Now let's start with potential definitions of the kernel from most narrow to most inclusive.

Core Kernel

'Core kernel' would refer to pieces of software that run in kernel mode, written by the OS vendor (e.g Microsoft, Apple) and contains only pieces that are minimal in the services they provide. These services are mainly:
  • Synchronization primitives
  • Thread dispatcher, or simply the dispatcher
  • Interrupt dispatcher/handler
This definition of the kernel somewhat incorrectly corresponds to the microkernel in the above diagram. kernel components that seem very core and low level as virtual memory manager are left out of this definition. This may seem really weird but from an architectural standpoint it is correct as this core part of the kernel doesn't depend on the rest of the kernel in what they do.

Core Kernel + Executive Components

You can view this definition of the kernel as the 'static kernel'. By static I'm referring to the fact that components that are part of this definition aren't dynamically loaded, they are always present and they can't be replaced. For example kernel wouldn't dynamically load a virtual memory manager or unload it. Same for I/O manager. These 'static' parts of the kernel are also written by the OS vendor company. A sample of these static kernel components are:
  • Virtual memory manager
  • I/O manager
  • Security subsystem
  • Cache manager
Note that crucial parts of the system such as file systems or TCP driver (yes it's a driver in Windows) aren't included in this definition as they are dynamic and can be loaded/unloaded.

Core Kernel + Executive + Drivers Shipped by the Vendor

This definition of the kernel extends the previous one by including the drivers that are developed by the vendor. I'm not saying that come off the box because some drivers that come off the box are still 3rd party software. These drivers are considered crucial parts of the OS yet they're architecturally dynamic and different than the rest of the kernel. I think a great example of these drivers is the NTFS driver. You can't imagine a Windows kernel without it yet technically it's an outer part of the kernel and it's dynamic by nature.

Anything That Runs in Kernel Mode Including 3rd Party Drivers

This is also a very legitimate definition of the kernel. Running in the kernel mode gives unlimited access to the processor and the hardware and presents similar challenges to both vendor shipped code and 3rd party code. These are challenges and concepts that simply don't exist in the user mode. A few examples are:
  • More complicated synchronization primitives (like fast mutexes and spinlocks. you might think you used spinlocks in user mode but they're substantially different)
  • Responding to interrupts
  • Dealing with different processor interrupt request levels
  • Being able to use non-paged memory opposed to all memory being paged. This is not just a matter of ability but is sometimes a requirement
Most importantly any crash in kernel mode drivers is as fatal as a crash in the core kernel.

Wrap-up

So going back to where we started, when you hear someone talking about kernel changing or not changing now it should be clear why that discussion doesn't make much sense. First of all, what do you mean by kernel?
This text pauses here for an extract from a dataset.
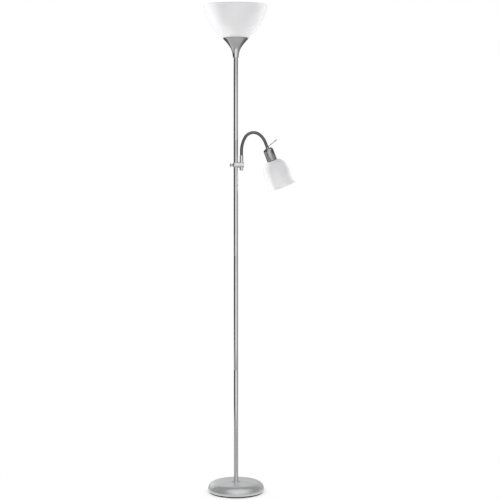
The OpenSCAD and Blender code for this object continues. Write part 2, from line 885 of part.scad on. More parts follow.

With every OS release there are definitely some changes to what can be defined as kernel at any level. 

  • OS vendors ship new drivers all the time (like the reFS file system driver that shipped with Windows Server 2012)
  • They extend existing drivers all the time (e.q TCP driver adding support for IPv6)
  • There are new APIs added to executive level components such as I/O manager, object manager
  • Even core kernels change with every release, sometimes in big ways sometimes in small ways. For example Microsoft made the dispatcher lock more granular in Windows7 which resulted in a better multi processor support with less lock contention
My impression is when people see that their existing drivers don't work in a new release of the OS they think the kernel has changed. Most of the time this is simply because of a breaking change in a kernel mode API, most likely in the I/O manager as kernel drivers interact with it extensively. This tells very little about the over all changes made in the kernel mode components.
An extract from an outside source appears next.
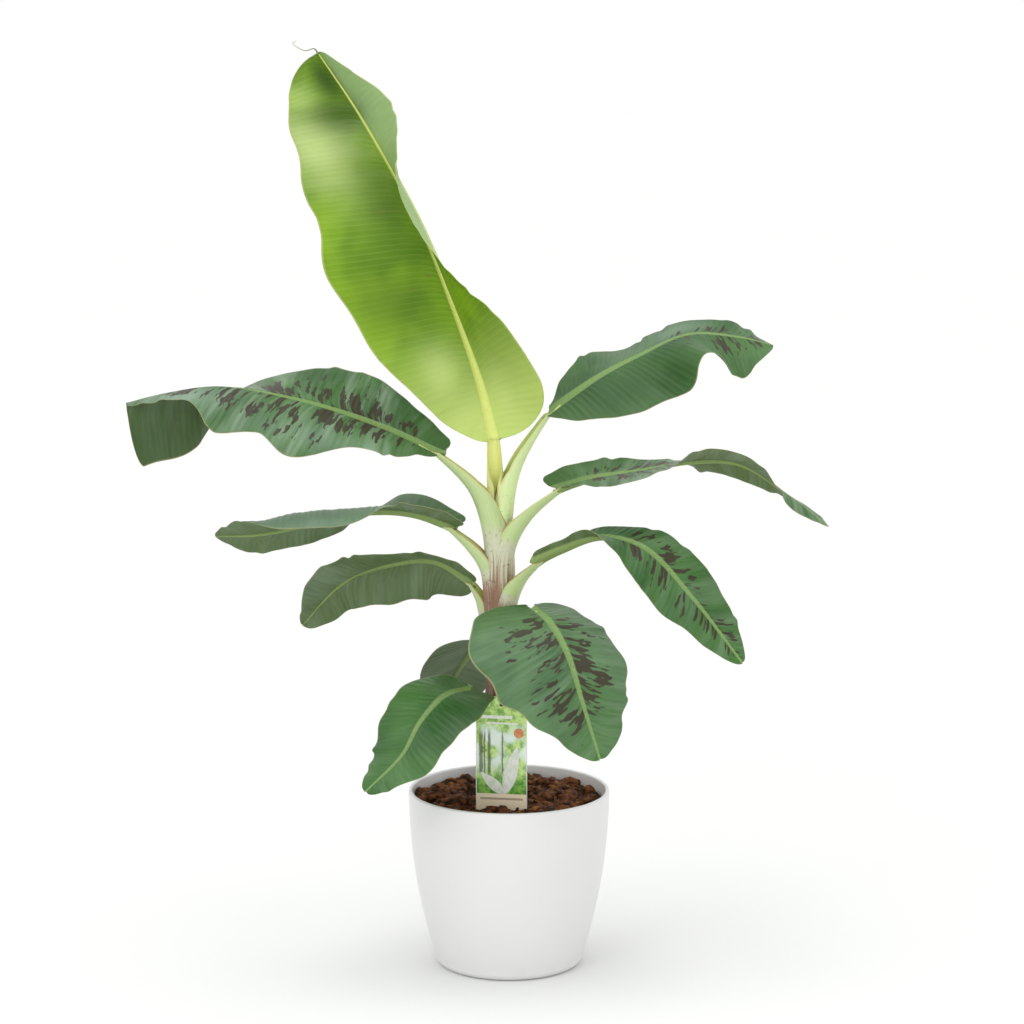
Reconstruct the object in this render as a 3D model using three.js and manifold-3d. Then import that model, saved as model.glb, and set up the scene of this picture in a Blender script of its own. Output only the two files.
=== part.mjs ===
// A young banana plant in a round pot: ten leaves on stalks that part from one leafy stem.
// Millimetres, +Z up. The origin is the middle of the pot's flat underside, and -Y is the front.
import * as THREE from "three";
import { mergeVertices } from "three/addons/utils/BufferGeometryUtils.js";
import Module from "manifold-3d";

const wasm = await Module();
wasm.setup();

const GAP = 0.3; // clearance between solids that touch
const POT = {
  height: 195,
  rimRadius: 110,
  flare: 31,
  wall: 4.5,
  floor: 6,
  footRound: 9,
  sides: 32,
  bands: 4,
};
const SOIL = { level: 181, lump: 3.5, rings: 5, sides: 24 };
const LABEL = { width: 56, bottom: 174, top: 308, arch: 4, thick: 1.6, turn: 9, x: -8, y: -45 };
const LABEL_HOLE = { radius: 2.4, drop: 9 };

// The stem, from its flat cut at soil level to its fork: [x, y, height, radius]
const STEM_SIDES = 16;
const STEM = [
  [-7, 0, SOIL.level + GAP, 24],
  [-7, 0, 205, 21],
  [-8, 0, 300, 18.5],
  [-8, 0, 380, 16],
  [-7, 0, 440, 13.5],
  [-7, 1, 478, 9],
];

// How finely a blade and a stalk are divided, how thick they are, and how far a margin waves
const BLADE = { steps: 14, columns: 8, thick: 1.6, ribThick: 6, wave: 1.5, waves: 3, parts: 8 };
const STALK = { sides: 8, steps: 5, from: 12, to: 6.5 };

// Each leaf: its stalk out of the stem, and its midrib from the end of the stalk to its tip, as points.
// heading is the way it grows, in degrees from +X. ends are the shares of the midrib over which the base
// and the tip round off. The other rows are evenly spaced from base to tip, with angles in degrees:
// roll turns the blade about its midrib, lifting the right half as seen from above. width is a half's
// width, fold how far it rises from the midrib, curl how much more it turns on the way to its margin,
// and slant how far its veins lean on towards the tip.
const LEAVES = {
  top: {
    stalk: [[-8, 1, 440], [-14, 5, 520], [-17, 10, 580]],
    rib: [
      [-17, 10, 580], [-31, 20, 640], [-62, 36, 728], [-98, 48, 814],
      [-161, 62, 926], [-205, 64, 992],
    ],
    heading: 90,
    ends: [0.12, 0.08],
    roll: [-6, -3, 0, 5, 0, 0],
    left: {
      width: [28, 84, 114, 99, 76, 46],
      fold: [4, 8, 8, 8, 10, 15],
      curl: [0, -5, -15, -20, -20, -20],
      slant: [-24, 0, 12, 22, 20, 10],
    },
    right: {
      width: [62, 80, 80, 76, 70, 34],
      fold: [5, 58, 84, 86, 60, 70],
      curl: [0, 0, 5, 5, 0, 0],
      slant: [-12, 5, 5, 5, 0, 0],
    },
  },
  upper_left: {
    stalk: [[-11, 0, 400], [-14, -1, 472], [-34, -3, 530], [-74, -6, 568]],
    rib: [
      [-74, -6, 568], [-138, -12, 598], [-223, -22, 627], [-307, -32, 643],
      [-365, -38, 636], [-406, -42, 626],
    ],
    heading: 182,
    ends: [0.04, 0.03],
    roll: [40, 42, 40, 35, 12, 0],
    left: {
      width: [10, 40, 66, 66, 34, 12],
      fold: [10, 5, 0, 0, 0, 0],
      curl: [0, -10, -10, -10, -10, -10],
      slant: [-12, 0, 15, 20, 20, 10],
    },
    right: {
      width: [16, 48, 62, 60, 64, 74],
      fold: [5, 12, 0, -34, -92, -90],
      curl: [0, -5, -5, -10, -10, -10],
      slant: [-45, -8, -14, 5, 5, 8],
    },
  },
  upper_right: {
    stalk: [[-8, 2, 400], [-7, 5, 500], [5, 9, 553], [39, 22, 606]],
    rib: [
      [39, 22, 606], [99, 36, 647], [142, 46, 668], [197, 56, 689],
      [252, 64, 685], [288, 68, 676],
    ],
    heading: 10,
    ends: [0.1, 0.08],
    roll: [-40, -45, -45, -45, -40, -30],
    left: {
      width: [5, 58, 46, 32, 30, 22],
      fold: [-10, -26, -38, -24, -12, -20],
      curl: [0, -5, -5, -5, -5, -5],
      slant: [20, 20, 20, 15, 10, 10],
    },
    right: {
      width: [20, 58, 72, 68, 58, 20],
      fold: [10, 0, 0, 32, -5, 0],
      curl: [0, 0, 0, 0, 0, 0],
      slant: [-10, 5, 20, 15, 15, 10],
    },
  },
  mid_right: {
    stalk: [[-6, -4, 390], [-4, -7, 462], [17, -12, 501], [51, -18, 530]],
    rib: [
      [51, -18, 530], [87, -28, 543], [140, -42, 554], [192, -54, 565],
      [244, -66, 564], [296, -76, 532], [336, -84, 501],
    ],
    heading: -12,
    ends: [0.04, 0.08],
    roll: [-10, -10, -8, -4, 34, 38, 28, -5, -20],
    left: {
      width: [22, 34, 28, 21, 20, 8],
      fold: [40, 12, 0, -10, -10, 0],
      curl: [0, 0, 0, -10, -10, 0],
      slant: [-50, 0, 10, 5, 15, 20],
    },
    right: {
      width: [4, 38, 40, 40, 24, 8],
      fold: [10, 0, 0, -10, -10, 0],
      curl: [0, 0, 0, -10, -10, 0],
      slant: [0, 0, 15, 20, 20, 20],
    },
  },
  low_right: {
    stalk: [[-5, -5, 350], [-2, -11, 402], [11, -18, 433], [28, -30, 452]],
    rib: [
      [28, -30, 452], [58, -48, 470], [97, -66, 486], [143, -88, 478],
      [192, -106, 429], [245, -118, 361],
    ],
    heading: -28,
    ends: [0.05, 0.08],
    roll: [0, -5, -30, -40, -40, -40],
    left: {
      width: [8, 15, 29, 38, 28, 12],
      fold: [35, 25, 2, 0, 0, 0],
      curl: [0, 0, -15, -20, -20, -20],
      slant: [-20, 0, 15, 20, 20, 20],
    },
    right: {
      width: [9, 15, 34, 38, 25, 10],
      fold: [75, 60, 10, 0, 0, 0],
      curl: [0, 0, -15, -20, -20, -20],
      slant: [-20, 0, 15, 20, 20, 20],
    },
  },
  mid_left: {
    stalk: [[-13, 0, 375], [-21, -1, 439], [-38, 0, 465], [-62, 2, 486]],
    rib: [
      [-62, 2, 486], [-102, 4, 499], [-144, 8, 501], [-205, 12, 489],
      [-269, 16, 475], [-319, 20, 472],
    ],
    heading: 178,
    ends: [0.05, 0.08],
    roll: [-20, -22, -20, -22, -25, -25],
    left: {
      width: [22, 40, 50, 55, 42, 20],
      fold: [15, 10, 35, 58, 35, 15],
      curl: [0, -20, -120, -145, -60, -10],
      slant: [-45, 0, 10, 15, 15, 10],
    },
    right: {
      width: [22, 46, 26, 30, 30, 18],
      fold: [40, 45, 0, -24, -20, -10],
      curl: [0, -5, -10, -10, -10, -5],
      slant: [-45, 0, 10, 10, 15, 10],
    },
  },
  low_left: {
    stalk: [[-13, 3, 340], [-25, 6, 395], [-29, 8, 407], [-39, 14, 422]],
    rib: [[-39, 14, 422], [-79, 26, 443], [-118, 38, 440], [-181, 54, 415], [-229, 64, 365]],
    heading: 160,
    ends: [0.06, 0.06],
    roll: [-45, -47, -47, -47, -47, -47],
    left: {
      width: [18, 28, 42, 62, 42, 12],
      fold: [5, -15, -18, -18, -15, -15],
      curl: [0, -10, -10, -10, -10, -10],
      slant: [-30, 5, 10, 5, 0, 0],
    },
    right: {
      width: [34, 50, 48, 38, 26, 12],
      fold: [-5, -15, -18, -18, -15, -15],
      curl: [0, -10, -10, -10, -10, -10],
      slant: [-10, 5, 15, 20, 20, 20],
    },
  },
  front: {
    stalk: [[-10, -8, 300], [-4, -22, 354], [10, -40, 393], [24, -62, 411]],
    rib: [[24, -62, 411], [43, -96, 400], [62, -124, 370], [76, -144, 327], [95, -154, 266]],
    heading: -75,
    ends: [0.12, 0.1],
    roll: [0, 0, 0, 0, 0, 0],
    left: {
      width: [42, 58, 62, 54, 36, 16],
      fold: [-10, -8, 0, 0, 0, 0],
      curl: [0, -15, -20, -20, -20, -20],
      slant: [-36, -3, 15, 20, 20, 20],
    },
    right: {
      width: [54, 96, 90, 62, 34, 14],
      fold: [5, 5, 5, 5, 5, 5],
      curl: [0, -15, -20, -20, -20, -20],
      slant: [-10, 0, 15, 20, 20, 20],
    },
  },
  front_left: {
    stalk: [[-12, -8, 245], [-24, -24, 285], [-40, -42, 316]],
    rib: [[-40, -42, 316], [-68, -72, 315], [-94, -98, 292], [-113, -114, 260], [-151, -122, 223]],
    heading: -140,
    ends: [0.12, 0.1],
    roll: [10, 10, 10, 10, 10, 10],
    left: {
      width: [38, 58, 52, 42, 25, 10],
      fold: [10, 8, 6, 5, 5, 5],
      curl: [0, -15, -20, -20, -20, -20],
      slant: [-10, 5, 15, 20, 20, 20],
    },
    right: {
      width: [30, 52, 54, 46, 30, 14],
      fold: [10, 8, 6, 5, 5, 5],
      curl: [0, -15, -20, -20, -20, -20],
      slant: [-10, 5, 15, 20, 20, 20],
    },
  },
  back: {
    stalk: [[-12, 6, 280], [-15, 22, 330], [-21, 40, 354]],
    rib: [[-21, 40, 354], [-36, 66, 342], [-53, 92, 314], [-69, 112, 280], [-82, 122, 240]],
    heading: 125,
    ends: [0.12, 0.1],
    roll: [0, 0, 0, 0, 0, 0],
    left: {
      width: [48, 68, 64, 50, 32, 14],
      fold: [5, 0, 0, 0, 0, 0],
      curl: [0, -15, -20, -20, -20, -20],
      slant: [-28, 0, 15, 20, 20, 20],
    },
    right: {
      width: [30, 50, 54, 48, 32, 14],
      fold: [5, 0, 0, 0, 0, 0],
      curl: [0, -15, -20, -20, -20, -20],
      slant: [-10, 5, 15, 20, 20, 20],
    },
  },
};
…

Appendix - Windows 98 to Windows 8

This one is really funny. Windows 98 and Windows 8 don't even belong to the same family of OSes. 

Until Windows XP Microsoft built two different families of OSes, Windows and Windows NT. Windows was a descendant of DOS and it was an inferior OS in many ways. However Windows NT was an OS designed by David Cutler later in Microsoft and it was a much modern and robust architecture compared to Windows. These two OSes coexisted until 2000. Following Windows 95 and Windows 98, the Windows line had its final release in Windows ME. Following the Windows NT 4.0, Windows 2000, Windows XP line Windows NT is still alive and the latest release has been Windows 8.1 in 2013.

So saying Windows had the same kernel since Windows 98 until Windows 8 doesn't make any sense.